** START Exercise inputs **
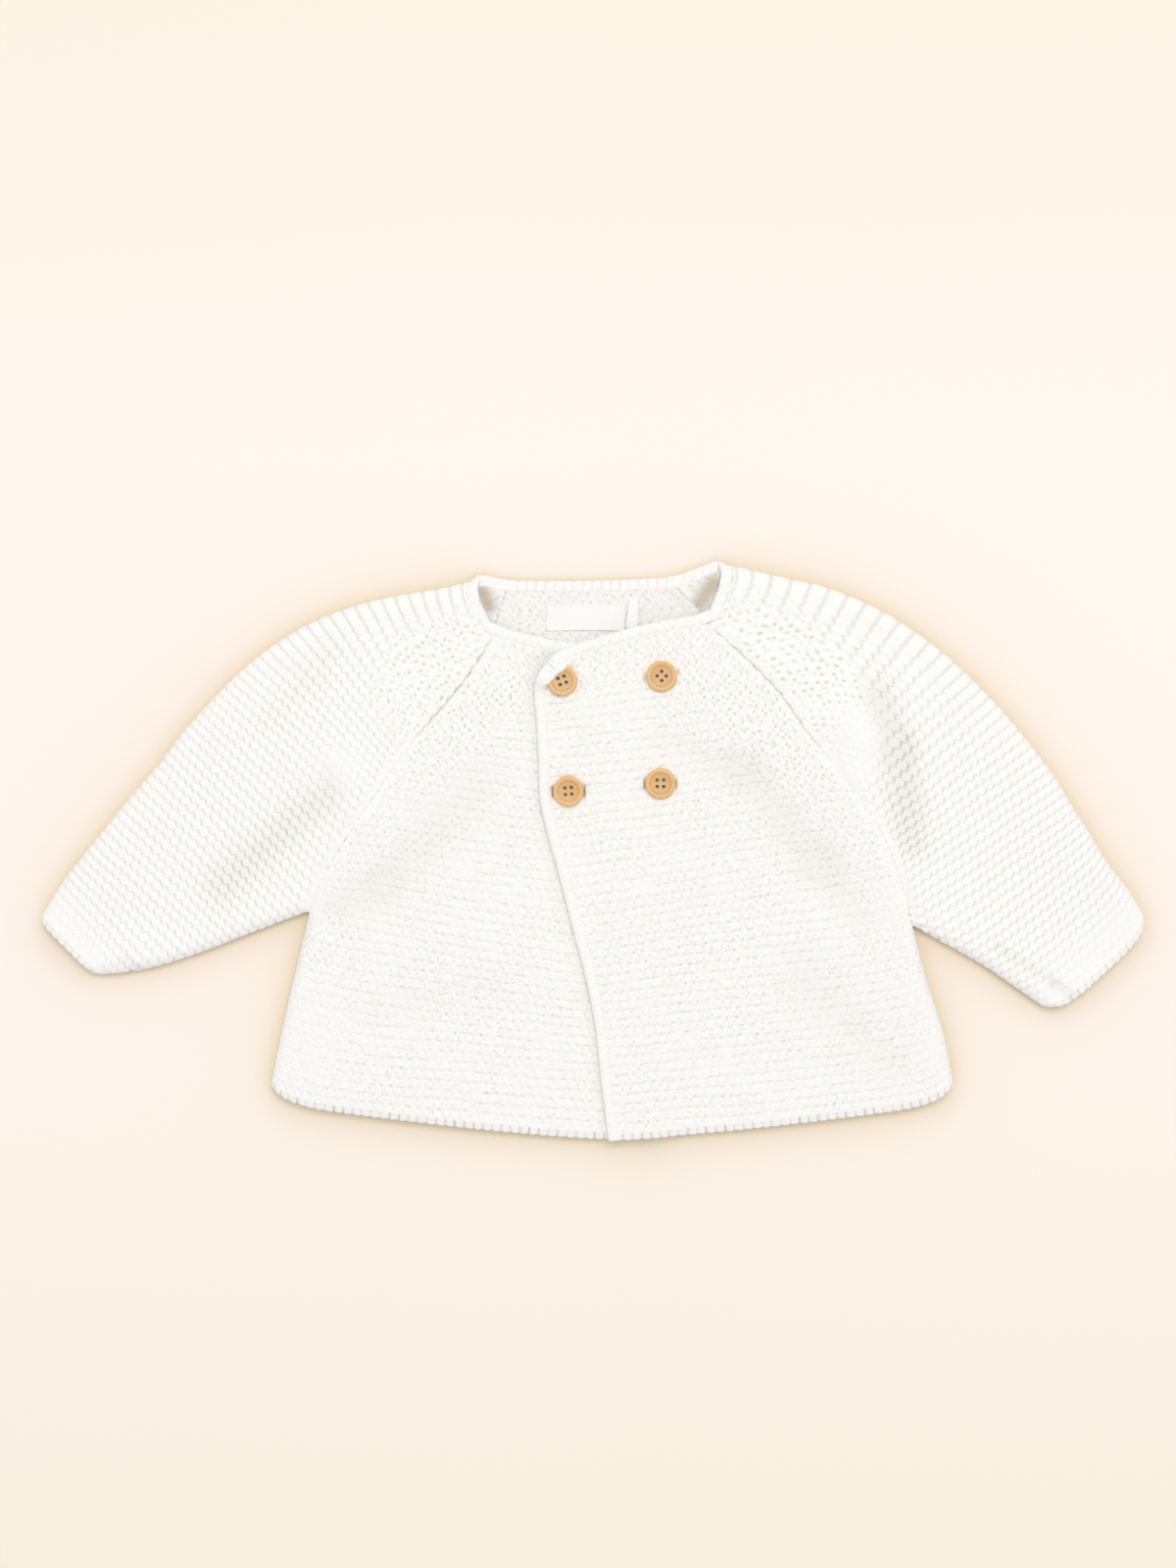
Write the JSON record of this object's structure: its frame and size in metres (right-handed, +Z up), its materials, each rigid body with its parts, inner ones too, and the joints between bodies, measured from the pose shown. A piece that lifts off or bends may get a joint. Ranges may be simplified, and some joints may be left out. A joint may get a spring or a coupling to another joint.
{
  "type": "baby cardigan",
  "caption": "Baby cardigan in garter stitch with raglan sleeves, a round neck and a double-breasted button front, laid flat on its back.",
  "frame": {"origin": "on the flat underside of the back, at the middle of the garment's width, 118 mm below the back neck seam", "axes": "+X towards the wearer's left, +Y towards the neck, +Z up from the surface that the garment lies on"},
  "size_m": [0.508, 0.2662, 0.0137],
  "materials": {
    "knit": "soft matt off-white yarn, garter stitch",
    "knit_inside": "the same yarn, seen inside the neck and from below",
    "button_wood": "honey-coloured, oiled satin",
    "woven_tape": "fine white woven tape"
  },
  "bodies": {
    "root": {"back": "knit_inside", "left_front": "knit", "right_front": "knit", "left_sleeve": "knit", "right_sleeve": "knit", "left_front_edging": "knit", "right_front_edging": "knit", "neck_edging": "knit", "button_1": "button_wood", "button_2": "button_wood", "button_3": "button_wood", "button_4": "button_wood", "neck_label": "woven_tape", "size_tab": "woven_tape"}
  },
  "joints": []
}
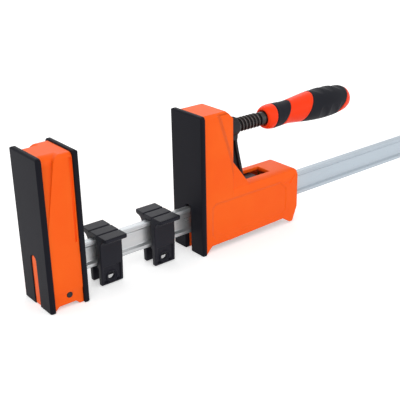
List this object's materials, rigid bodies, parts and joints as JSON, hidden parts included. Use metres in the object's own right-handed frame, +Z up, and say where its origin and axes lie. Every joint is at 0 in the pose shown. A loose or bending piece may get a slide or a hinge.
** END Exercise inputs **
What you have to do:
Write out the records shown above, exactly as they appear.

Output of the exercise:
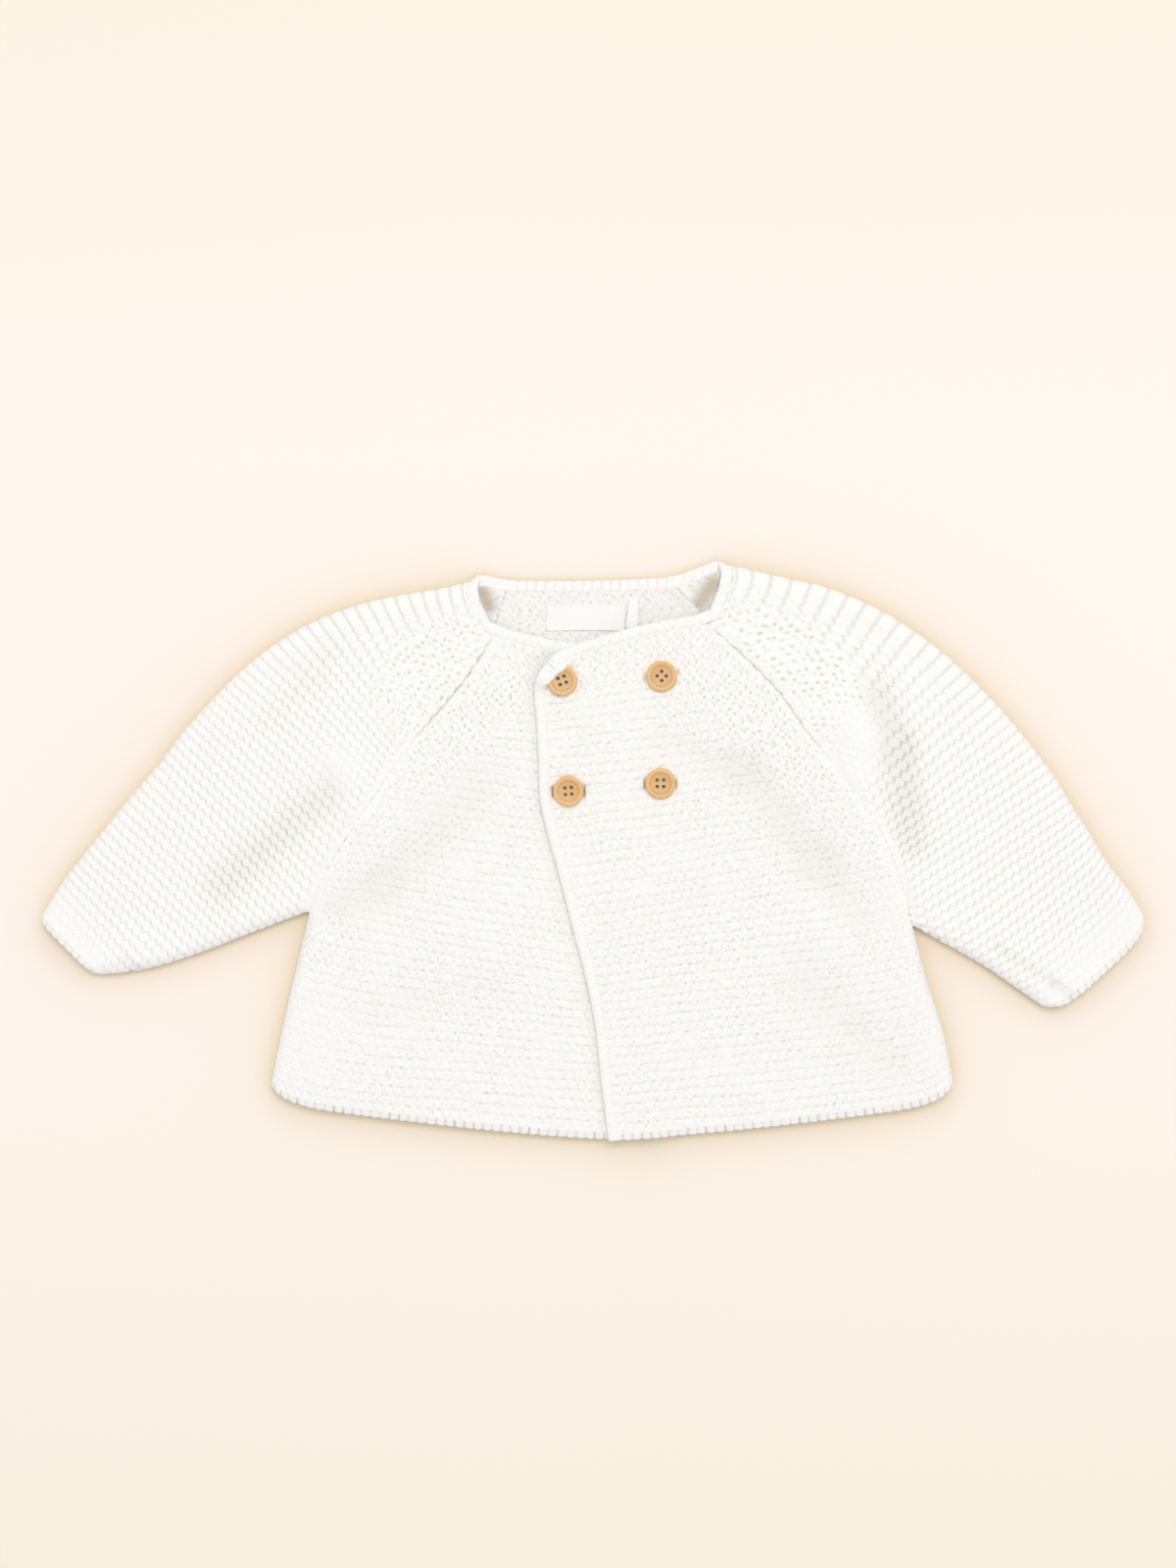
Write the JSON record of this object's structure: its frame and size in metres (right-handed, +Z up), its materials, each rigid body with its parts, inner ones too, and the joints between bodies, measured from the pose shown. A piece that lifts off or bends may get a joint. Ranges may be simplified, and some joints may be left out. A joint may get a spring or a coupling to another joint.
{
  "type": "baby cardigan",
  "caption": "Baby cardigan in garter stitch with raglan sleeves, a round neck and a double-breasted button front, laid flat on its back.",
  "frame": {"origin": "on the flat underside of the back, at the middle of the garment's width, 118 mm below the back neck seam", "axes": "+X towards the wearer's left, +Y towards the neck, +Z up from the surface that the garment lies on"},
  "size_m": [0.508, 0.2662, 0.0137],
  "materials": {
    "knit": "soft matt off-white yarn, garter stitch",
    "knit_inside": "the same yarn, seen inside the neck and from below",
    "button_wood": "honey-coloured, oiled satin",
    "woven_tape": "fine white woven tape"
  },
  "bodies": {
    "root": {"back": "knit_inside", "left_front": "knit", "right_front": "knit", "left_sleeve": "knit", "right_sleeve": "knit", "left_front_edging": "knit", "right_front_edging": "knit", "neck_edging": "knit", "button_1": "button_wood", "button_2": "button_wood", "button_3": "button_wood", "button_4": "button_wood", "neck_label": "woven_tape", "size_tab": "woven_tape"}
  },
  "joints": []
}
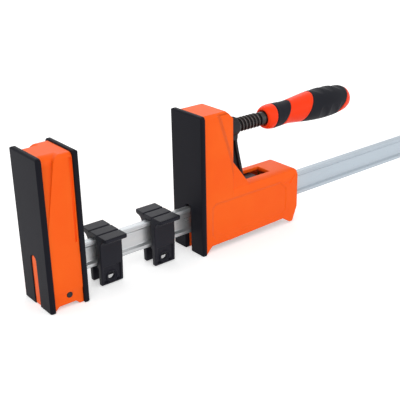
List this object's materials, rigid bodies, parts and joints as JSON, hidden parts included. Use metres in the object's own right-handed frame, +Z up, and say where its origin and axes lie. Every joint is at 0 in the pose shown. A loose or bending piece may get a slide or a hinge.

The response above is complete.